Jakarta, IDN Times - SETARA Institute mendesak Presiden RI, Prabowo Subianto segera membentuk Tim Gabungan Pencari Fakta (TGPF) yang kredibel untuk mengungkap fakta di balik peristiwa berdarah selama eskalasi yang meningkat sejak 25 Agustus 2025.
Ketua Dewan Nasional SETARA Institute, Hendardi menilai, TGPF dapat menemukan pola gerakan yang bersifat demokratis dari agenda politik terselubung yang menungganginya.
Huru-hara akhir Agustus 2025 melahirkan tuntutan baru agar peristiwa itu diusut tuntas. Berbagai protes lanjutan terus didengungkan secara lantang di ruang publik, mulai dari gerakan “hijau pink” dalam profil akun media sosial, gerakan 17+8, tagar #resetindonesia, tagar #wargajagawarga, serta aneka tuntutan dan seruan lainnya.
Eskalasi kian meningkat usai jatuhnya korban pengemudi ojek daring bernama Affan Kurniawan, terjadinya anarkisme, kantor-kantor kepolisian, fasilitas umum dibakar, dihancurkan, dirusak, dan properti pribadi dijarah massa.
"Presiden Prabowo atau Pemerintah harus segera membentuk Tim Gabungan Pencari Fakta (TGPF) yang kredibel untuk mengungkap fakta yang sebenarnya," kata dia dalam keterangan tertulis, Minggu (7/9/2025).
1. Pemerintah harus terbuka di balik demo besar-besaran akhir-akhir ini

Menurut dia, publik berhak tahu atas kebenaran dalam peristiwa berdarah itu. Publik juag merupakan subjek yang berhak atas perlindungan dan rasa aman. Ia meyakini Prabowo mungkin sudah memiliki data dan analisis serta telah menyusun langkah-langkah antisipatif lanjutan berkenaan dengan dinamika eskalatif yang terjadi.
Akan tetapi, keterbukaan mesti ditunaikan oleh pemerintah dan mekanisme partisipasi bermakna (meaningful participation) mesti dibuka seluas-luasnya, dengan melibatkan para pakar, masyarakat sipil, akademisi, tokoh agama, pekerja media, aparat penegak hukum dan elemen sipil relevan lainnya.

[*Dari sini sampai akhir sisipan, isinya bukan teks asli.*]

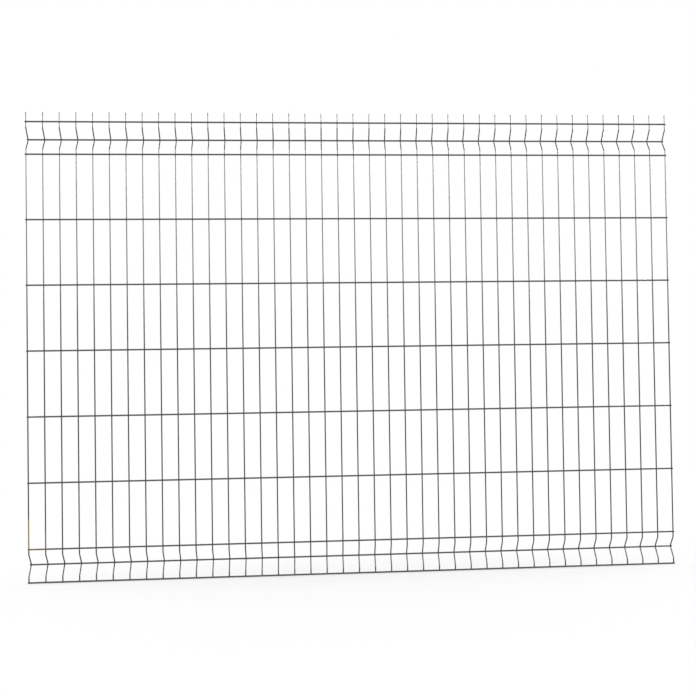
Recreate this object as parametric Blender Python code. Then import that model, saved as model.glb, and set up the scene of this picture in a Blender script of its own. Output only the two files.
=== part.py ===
"""Welded mesh fence panel with two stiffening folds and a barbed top edge.

Straight horizontal wires are welded to the front of bent vertical wires. The
vertical wires fold backwards in a V near the bottom and near the top, with a
horizontal wire seated in the hollow of each V, and stand on above the top wire
as barbs.

Frame: metres. X runs along the panel, +Z is up, and -Y is the front, the side
of the horizontal wires that a fence post bears on. The origin is on the front
face of the bottom wire, level with its axis, in front of the first vertical
wire.
"""
import math

import bpy

# Mesh, measured between wire axes
BAY_COUNT = 40
BAY_WIDTH = 0.050
FIELD_ROW_COUNT = 6
FIELD_ROW_HEIGHT = 0.200
FOLD_ROW_HEIGHT = 0.050

# Wires, coated
HORIZONTAL_DIAMETER = 0.0050
VERTICAL_DIAMETER = 0.0040
WELD_GAP = 0.0003

# Folds: how far the crest stands back, and the straight left beside each row
FOLD_DEPTH = 0.025
FOLD_FLAT = 0.017
BEND_RADIUS = 0.009

# Wire ends, measured from the axis of the last wire that they cross
BARB_LENGTH = 0.030
VERTICAL_TAIL = 0.003
HORIZONTAL_TAIL = 0.002

# Facets: a bevel resolution of 2 gives the wires 8 sides
BEVEL_RESOLUTION = 2
SIDES = 8
CREST_CORNER_COUNT = 4
LEG_CORNER_COUNT = 2

# Finish of the powder coat
COAT_COLOUR = (0.012, 0.012, 0.013, 1.0)
COAT_ROUGHNESS = 0.38

PANEL_NAME = "welded_mesh_fence_panel"


def upper_fold_foot():
    """Height of the lowest row of the upper fold. The lower fold starts at 0."""
    return 2 * FOLD_ROW_HEIGHT + FIELD_ROW_COUNT * FIELD_ROW_HEIGHT


def rows():
    """Height and set-back of each horizontal wire, from the bottom to the top."""
    places = []
    for foot in (0.0, upper_fold_foot()):
        places.append((foot, 0.0))
        places.append((foot + FOLD_ROW_HEIGHT, FOLD_DEPTH))
        places.append((foot + 2 * FOLD_ROW_HEIGHT, 0.0))
    for step in range(1, FIELD_ROW_COUNT):
        places.append((2 * FOLD_ROW_HEIGHT + step * FIELD_ROW_HEIGHT, 0.0))
    return sorted(places)


def fold_slope():
    """Angle between a leg of a fold and the vertical, in radians.

    A leg runs from the corner at its foot to the rounded crest, which it
    touches at the bend radius from the crest's centre.
    """
    leg_height = FOLD_ROW_HEIGHT - FOLD_FLAT
    centre_depth = FOLD_DEPTH - BEND_RADIUS
    lean = math.atan2(centre_depth, leg_height)
    return lean + math.asin(BEND_RADIUS / math.hypot(leg_height, centre_depth))


def bend_points(centre_y, centre_z, start, end, corner_count):
    """Corners of the straight steps that wrap a bend in the YZ plane.

    Each step touches the true arc at its middle, and so do the straight
    stretches that lead in and out of the bend.
    """
    half_step = (end - start) / corner_count / 2
    reach = BEND_RADIUS / math.cos(half_step)
    points = []
    for corner in range(corner_count):
        angle = start + (2 * corner + 1) * half_step
        points.append((0.0, centre_y + reach * math.cos(angle), centre_z + reach * math.sin(angle)))
    return points


def fold_points(foot):
    """Bends of a vertical wire in the fold that starts at the row at height foot."""
    slope = fold_slope()
    lead_in = BEND_RADIUS * math.tan(slope / 2)
    lower_bend = foot + FOLD_FLAT - lead_in
    crest = foot + FOLD_ROW_HEIGHT
    upper_bend = foot + 2 * FOLD_ROW_HEIGHT - FOLD_FLAT + lead_in
    points = bend_points(BEND_RADIUS, lower_bend, math.pi, math.pi - slope, LEG_CORNER_COUNT)
    points += bend_points(FOLD_DEPTH - BEND_RADIUS, crest, -slope, slope, CREST_CORNER_COUNT)
    points += bend_points(BEND_RADIUS, upper_bend, math.pi + slope, math.pi, LEG_CORNER_COUNT)
    return points


def wire_curve(name, points, diameter, material):
    """Capped tube through the points, as wide across its flats as the wire."""
    curve = bpy.data.curves.new(name, "CURVE")
    curve.dimensions = "3D"
    curve.twist_mode = "MINIMUM"
    curve.bevel_depth = diameter / 2 / math.cos(math.pi / SIDES)
    curve.bevel_resolution = BEVEL_RESOLUTION
    curve.use_fill_caps = True
    spline = curve.splines.new("POLY")
    spline.points.add(len(points) - 1)
    for point, place in zip(spline.points, points):
        point.co = (*place, 1.0)
        # Half a facet's turn lays the flats, not the edges, to the front and back
        point.tilt = math.pi / SIDES
    curve.materials.append(material)
    return curve


def coat_material(name):
    """Satin black powder coat."""
    material = bpy.data.materials.new(name)
    material.use_nodes = True
    shader = material.node_tree.nodes["Principled BSDF"]
    shader.inputs["Base Color"].default_value = COAT_COLOUR
    shader.inputs["Roughness"].default_value = COAT_ROUGHNESS
    shader.inputs["Metallic"].default_value = 0.0
    return material


def place_wire(name, curve, location, parent, collection):
    """One wire of the panel, as an object of its own."""
    wire = bpy.data.objects.new(name, curve)
    wire.location = location
    wire.parent = parent
    collection.objects.link(wire)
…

"Potensi penanganan yang gebyah uyah atau salah sasaran harus diminimalisasi, bahkan dihentikan. TGPF dapat menjadi dasar untuk memastikan hak masyarakat untuk tahu atas peristiwa itu dan menciptakan rasa aman yang otentik," kata dia.
2. Harus ada perbaikan tata kelola penyelenggaraan negara

Pengungkapan data dan fakta menjadi bagian mekanisme cooling down system dari kemarahan publik terhadap pemerintah akhir-akhir ini.
Hendardi berpandangan, semua harus berjalan simultan dengan agenda-agenda mendasar yang harus dilakukan pemerintah dan para elite politik di Indonesia.
Hal ini sekaligus memperbaiki tata kelola penyelenggaraan negara yang melahirkan kesenjangan dan jauh dari cita-cita dalam berbangsa dan bernegara Indoesia yaitu keadilan sosial bagi seluruh rakyat Indonesia.
"Pengungkapan data dan fakta merupakan mekanisme cooling down system dari kemarahan publik yang harus berjalan," kata dia.